=== Task ===
Search the material for the word "lifts" and report each line where it turns up.

=== Records provided ===
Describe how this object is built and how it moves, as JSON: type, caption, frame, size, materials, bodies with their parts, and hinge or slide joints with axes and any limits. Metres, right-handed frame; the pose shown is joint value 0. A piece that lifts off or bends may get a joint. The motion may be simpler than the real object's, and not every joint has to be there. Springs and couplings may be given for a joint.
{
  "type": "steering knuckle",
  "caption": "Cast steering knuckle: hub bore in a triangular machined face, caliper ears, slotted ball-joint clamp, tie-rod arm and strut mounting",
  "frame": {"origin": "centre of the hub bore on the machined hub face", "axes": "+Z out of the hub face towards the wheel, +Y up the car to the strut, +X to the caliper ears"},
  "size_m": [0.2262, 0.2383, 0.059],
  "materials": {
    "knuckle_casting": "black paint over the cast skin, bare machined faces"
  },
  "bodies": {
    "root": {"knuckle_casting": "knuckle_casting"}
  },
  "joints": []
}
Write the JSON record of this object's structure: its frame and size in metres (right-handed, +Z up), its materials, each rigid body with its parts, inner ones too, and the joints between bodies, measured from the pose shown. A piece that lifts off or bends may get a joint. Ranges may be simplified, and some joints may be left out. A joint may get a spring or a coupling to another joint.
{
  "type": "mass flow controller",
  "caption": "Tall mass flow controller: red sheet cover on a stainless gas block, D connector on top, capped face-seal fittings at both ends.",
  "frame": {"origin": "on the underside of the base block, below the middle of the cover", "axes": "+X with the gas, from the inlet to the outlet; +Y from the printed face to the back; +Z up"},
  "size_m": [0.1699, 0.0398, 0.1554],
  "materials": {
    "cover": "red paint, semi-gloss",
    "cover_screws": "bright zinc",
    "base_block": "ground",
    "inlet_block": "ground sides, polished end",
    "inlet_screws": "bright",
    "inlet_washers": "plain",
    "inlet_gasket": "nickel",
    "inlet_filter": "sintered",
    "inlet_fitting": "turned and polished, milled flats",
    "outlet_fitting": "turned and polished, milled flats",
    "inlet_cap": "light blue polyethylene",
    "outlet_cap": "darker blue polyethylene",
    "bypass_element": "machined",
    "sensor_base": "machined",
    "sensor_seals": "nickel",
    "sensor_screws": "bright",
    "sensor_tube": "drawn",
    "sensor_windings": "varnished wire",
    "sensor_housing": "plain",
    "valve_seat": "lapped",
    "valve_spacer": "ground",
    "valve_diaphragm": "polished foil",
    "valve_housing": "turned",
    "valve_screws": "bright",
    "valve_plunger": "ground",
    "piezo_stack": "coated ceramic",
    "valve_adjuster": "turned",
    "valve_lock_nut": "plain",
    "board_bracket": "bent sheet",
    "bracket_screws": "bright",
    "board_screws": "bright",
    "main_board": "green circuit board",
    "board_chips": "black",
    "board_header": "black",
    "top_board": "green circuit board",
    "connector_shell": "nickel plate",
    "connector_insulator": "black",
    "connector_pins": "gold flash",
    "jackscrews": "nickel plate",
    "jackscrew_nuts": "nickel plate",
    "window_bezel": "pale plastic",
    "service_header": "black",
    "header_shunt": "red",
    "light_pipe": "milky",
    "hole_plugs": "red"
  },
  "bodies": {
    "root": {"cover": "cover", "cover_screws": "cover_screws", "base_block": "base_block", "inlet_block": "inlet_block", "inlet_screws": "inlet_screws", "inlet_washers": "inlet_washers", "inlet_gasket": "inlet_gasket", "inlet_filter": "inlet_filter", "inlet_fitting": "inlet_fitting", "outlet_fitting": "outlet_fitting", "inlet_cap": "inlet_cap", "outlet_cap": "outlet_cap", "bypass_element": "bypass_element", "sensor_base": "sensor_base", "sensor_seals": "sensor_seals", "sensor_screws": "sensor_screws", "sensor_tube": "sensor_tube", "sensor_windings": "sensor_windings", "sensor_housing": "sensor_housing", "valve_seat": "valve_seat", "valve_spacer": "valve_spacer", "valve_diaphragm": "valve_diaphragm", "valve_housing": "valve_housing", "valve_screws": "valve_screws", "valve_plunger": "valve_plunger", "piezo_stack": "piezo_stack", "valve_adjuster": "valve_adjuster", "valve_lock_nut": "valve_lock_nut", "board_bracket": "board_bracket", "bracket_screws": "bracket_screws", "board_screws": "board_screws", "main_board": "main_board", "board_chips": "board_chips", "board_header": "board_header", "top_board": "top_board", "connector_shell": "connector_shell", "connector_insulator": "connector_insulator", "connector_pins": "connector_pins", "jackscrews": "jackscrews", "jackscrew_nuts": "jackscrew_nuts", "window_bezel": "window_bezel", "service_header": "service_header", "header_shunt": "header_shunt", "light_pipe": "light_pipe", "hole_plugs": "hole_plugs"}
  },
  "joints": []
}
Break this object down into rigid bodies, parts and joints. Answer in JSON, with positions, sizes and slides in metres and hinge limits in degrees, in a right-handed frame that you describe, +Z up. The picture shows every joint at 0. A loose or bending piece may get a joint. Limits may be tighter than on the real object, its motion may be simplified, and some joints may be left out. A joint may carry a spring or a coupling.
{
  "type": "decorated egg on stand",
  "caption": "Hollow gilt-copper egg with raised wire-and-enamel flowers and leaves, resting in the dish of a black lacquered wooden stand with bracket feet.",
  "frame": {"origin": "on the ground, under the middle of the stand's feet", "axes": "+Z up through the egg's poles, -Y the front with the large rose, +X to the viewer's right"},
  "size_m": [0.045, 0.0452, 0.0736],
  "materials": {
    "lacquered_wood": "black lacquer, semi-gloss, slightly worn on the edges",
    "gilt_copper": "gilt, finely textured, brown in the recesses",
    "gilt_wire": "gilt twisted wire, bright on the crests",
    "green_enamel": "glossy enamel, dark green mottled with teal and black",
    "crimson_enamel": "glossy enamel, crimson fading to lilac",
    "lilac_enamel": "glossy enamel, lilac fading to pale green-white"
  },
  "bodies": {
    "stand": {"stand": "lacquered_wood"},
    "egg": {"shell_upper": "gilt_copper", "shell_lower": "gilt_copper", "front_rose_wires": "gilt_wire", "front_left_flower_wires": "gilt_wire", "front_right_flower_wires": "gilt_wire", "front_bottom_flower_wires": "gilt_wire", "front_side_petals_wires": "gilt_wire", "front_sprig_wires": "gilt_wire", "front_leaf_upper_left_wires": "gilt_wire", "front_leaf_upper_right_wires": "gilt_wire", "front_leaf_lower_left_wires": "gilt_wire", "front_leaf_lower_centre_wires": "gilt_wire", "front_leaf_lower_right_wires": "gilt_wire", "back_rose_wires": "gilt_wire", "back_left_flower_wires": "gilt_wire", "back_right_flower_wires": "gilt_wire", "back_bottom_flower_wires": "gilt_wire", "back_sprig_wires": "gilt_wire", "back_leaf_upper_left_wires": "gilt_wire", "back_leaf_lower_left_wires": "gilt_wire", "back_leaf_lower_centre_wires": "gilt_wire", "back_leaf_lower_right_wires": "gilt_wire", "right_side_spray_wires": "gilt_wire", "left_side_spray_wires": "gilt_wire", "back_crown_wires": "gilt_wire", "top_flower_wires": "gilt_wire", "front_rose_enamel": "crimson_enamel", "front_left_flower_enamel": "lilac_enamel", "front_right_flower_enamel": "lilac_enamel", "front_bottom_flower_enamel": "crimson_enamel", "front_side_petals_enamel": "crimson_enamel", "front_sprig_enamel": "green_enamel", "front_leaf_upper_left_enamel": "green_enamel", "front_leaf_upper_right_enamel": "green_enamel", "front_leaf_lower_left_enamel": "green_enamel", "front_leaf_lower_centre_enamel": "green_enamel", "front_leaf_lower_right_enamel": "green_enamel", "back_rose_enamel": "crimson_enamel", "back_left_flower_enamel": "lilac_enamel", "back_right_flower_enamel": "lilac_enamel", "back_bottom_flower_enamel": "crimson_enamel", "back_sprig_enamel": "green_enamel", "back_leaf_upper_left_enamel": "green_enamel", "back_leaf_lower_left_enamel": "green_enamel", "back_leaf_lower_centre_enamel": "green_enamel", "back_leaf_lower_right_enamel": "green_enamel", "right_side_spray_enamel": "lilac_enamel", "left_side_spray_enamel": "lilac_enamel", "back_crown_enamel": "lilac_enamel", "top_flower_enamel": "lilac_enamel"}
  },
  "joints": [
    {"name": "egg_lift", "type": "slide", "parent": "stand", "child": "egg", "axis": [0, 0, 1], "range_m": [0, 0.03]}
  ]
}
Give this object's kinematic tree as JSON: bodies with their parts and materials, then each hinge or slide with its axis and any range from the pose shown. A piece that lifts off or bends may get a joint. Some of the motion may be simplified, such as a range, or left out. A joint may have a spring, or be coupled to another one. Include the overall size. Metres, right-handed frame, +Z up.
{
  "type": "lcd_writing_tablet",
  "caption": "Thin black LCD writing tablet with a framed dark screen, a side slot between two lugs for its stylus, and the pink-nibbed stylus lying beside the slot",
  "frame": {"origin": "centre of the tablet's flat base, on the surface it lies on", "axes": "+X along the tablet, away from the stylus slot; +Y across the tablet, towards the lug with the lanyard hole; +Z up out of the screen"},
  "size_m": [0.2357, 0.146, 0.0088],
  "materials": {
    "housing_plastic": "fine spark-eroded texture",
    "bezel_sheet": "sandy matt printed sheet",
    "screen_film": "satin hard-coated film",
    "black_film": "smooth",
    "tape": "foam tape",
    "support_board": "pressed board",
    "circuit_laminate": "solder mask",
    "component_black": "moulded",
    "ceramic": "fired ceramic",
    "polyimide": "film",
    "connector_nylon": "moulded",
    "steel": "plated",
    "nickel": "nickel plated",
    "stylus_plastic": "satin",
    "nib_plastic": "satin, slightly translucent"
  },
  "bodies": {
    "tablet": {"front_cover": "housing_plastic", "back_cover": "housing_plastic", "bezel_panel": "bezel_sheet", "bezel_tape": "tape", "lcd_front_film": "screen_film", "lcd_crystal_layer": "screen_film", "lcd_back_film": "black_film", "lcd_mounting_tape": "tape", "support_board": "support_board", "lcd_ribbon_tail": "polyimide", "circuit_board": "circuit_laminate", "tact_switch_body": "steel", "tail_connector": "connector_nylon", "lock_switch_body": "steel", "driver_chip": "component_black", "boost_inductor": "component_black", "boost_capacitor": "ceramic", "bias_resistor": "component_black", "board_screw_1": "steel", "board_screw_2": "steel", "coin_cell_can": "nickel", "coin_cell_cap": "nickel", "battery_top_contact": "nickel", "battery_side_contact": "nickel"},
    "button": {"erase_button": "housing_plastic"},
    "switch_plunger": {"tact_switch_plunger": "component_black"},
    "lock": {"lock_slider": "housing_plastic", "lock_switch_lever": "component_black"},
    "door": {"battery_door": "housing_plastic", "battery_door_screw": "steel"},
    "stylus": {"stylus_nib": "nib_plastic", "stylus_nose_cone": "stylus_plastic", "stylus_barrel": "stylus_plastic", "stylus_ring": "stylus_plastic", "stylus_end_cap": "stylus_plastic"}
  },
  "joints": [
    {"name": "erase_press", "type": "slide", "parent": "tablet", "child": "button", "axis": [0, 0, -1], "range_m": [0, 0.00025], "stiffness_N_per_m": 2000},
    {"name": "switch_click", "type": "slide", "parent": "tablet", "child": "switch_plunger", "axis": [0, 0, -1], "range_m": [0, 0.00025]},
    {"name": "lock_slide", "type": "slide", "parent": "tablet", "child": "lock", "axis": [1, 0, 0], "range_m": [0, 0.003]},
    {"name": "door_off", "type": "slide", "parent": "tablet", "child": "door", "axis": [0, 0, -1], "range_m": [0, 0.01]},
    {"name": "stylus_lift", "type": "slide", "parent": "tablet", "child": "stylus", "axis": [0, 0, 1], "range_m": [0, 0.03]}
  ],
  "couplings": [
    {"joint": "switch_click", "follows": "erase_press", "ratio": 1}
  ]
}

=== Written reply ===
Describe how this object is built and how it moves, as JSON: type, caption, frame, size, materials, bodies with their parts, and hinge or slide joints with axes and any limits. Metres, right-handed frame; the pose shown is joint value 0. A piece that lifts off or bends may get a joint. The motion may be simpler than the real object's, and not every joint has to be there. Springs and couplings may be given for a joint.
Write the JSON record of this object's structure: its frame and size in metres (right-handed, +Z up), its materials, each rigid body with its parts, inner ones too, and the joints between bodies, measured from the pose shown. A piece that lifts off or bends may get a joint. Ranges may be simplified, and some joints may be left out. A joint may get a spring or a coupling to another joint.
Give this object's kinematic tree as JSON: bodies with their parts and materials, then each hinge or slide with its axis and any range from the pose shown. A piece that lifts off or bends may get a joint. Some of the motion may be simplified, such as a range, or left out. A joint may have a spring, or be coupled to another one. Include the overall size. Metres, right-handed frame, +Z up.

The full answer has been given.